The kit we used came with only the primary colors of dye in three squeeze bottles. This gave the kids a chance to do some color mixing, which was fun.
This one is easy as well, although keeping the rings of color separate can be a challenge.
- Pull up sections of the shirt wherever you want a bull’s-eye and place two or three rubber bands along each section, depending on how many rings of color you want.
- Squeeze desired color on to each ring.
- Scrunch up the remainder of the shirt around the bull’s-eyes, and place rubber bands around the whole bundle.

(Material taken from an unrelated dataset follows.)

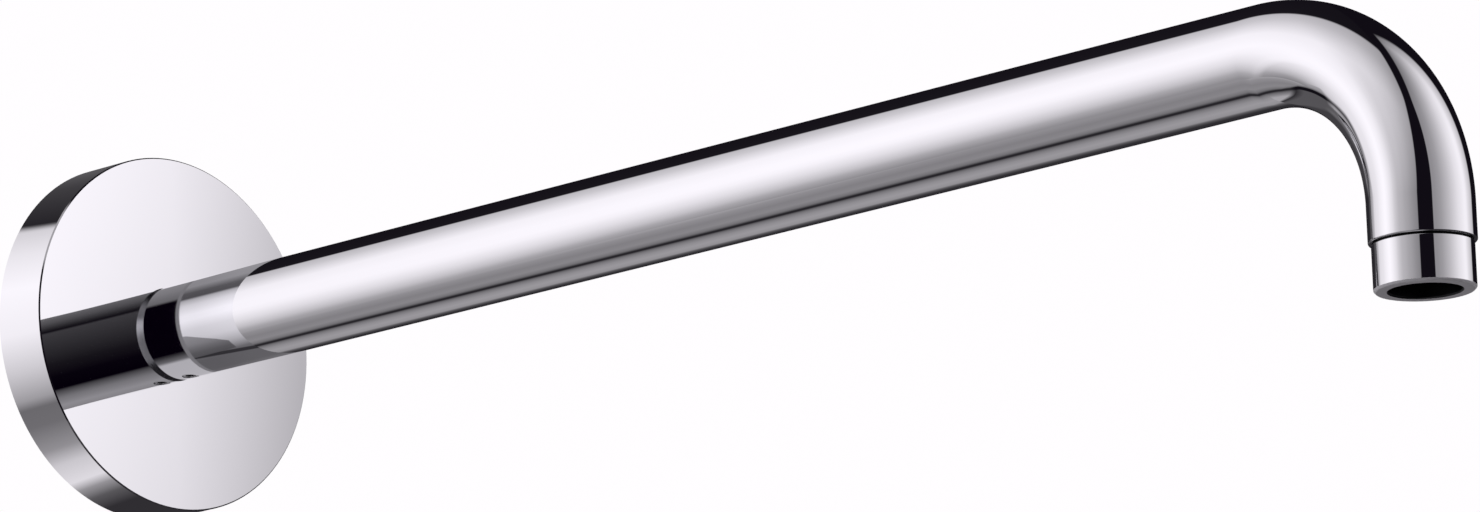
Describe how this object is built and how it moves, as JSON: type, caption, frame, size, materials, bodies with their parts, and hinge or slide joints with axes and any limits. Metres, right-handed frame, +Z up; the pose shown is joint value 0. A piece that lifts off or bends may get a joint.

- Color the scrunched up edges around the outside (not pictured — my apologies).
Wash Board Stripe
We thought the example pictured in the instructions for this one looked really neat, but it turned out to be the most difficult of the three techniques we tried.
- We wanted a diagonal stripe, so we pulled the shirt together in an accordion fold from the shoulder to the opposite corner.
- Then we scrunched up the rest of the shirt around the fold and put rubber bands around it.
- We colored the stripe a different color than the rest of the shirt.
I think doing the entire shirt in one color might have made the stripe show up more. The white between the accordion folds would have been more noticeable with a monochromatic background.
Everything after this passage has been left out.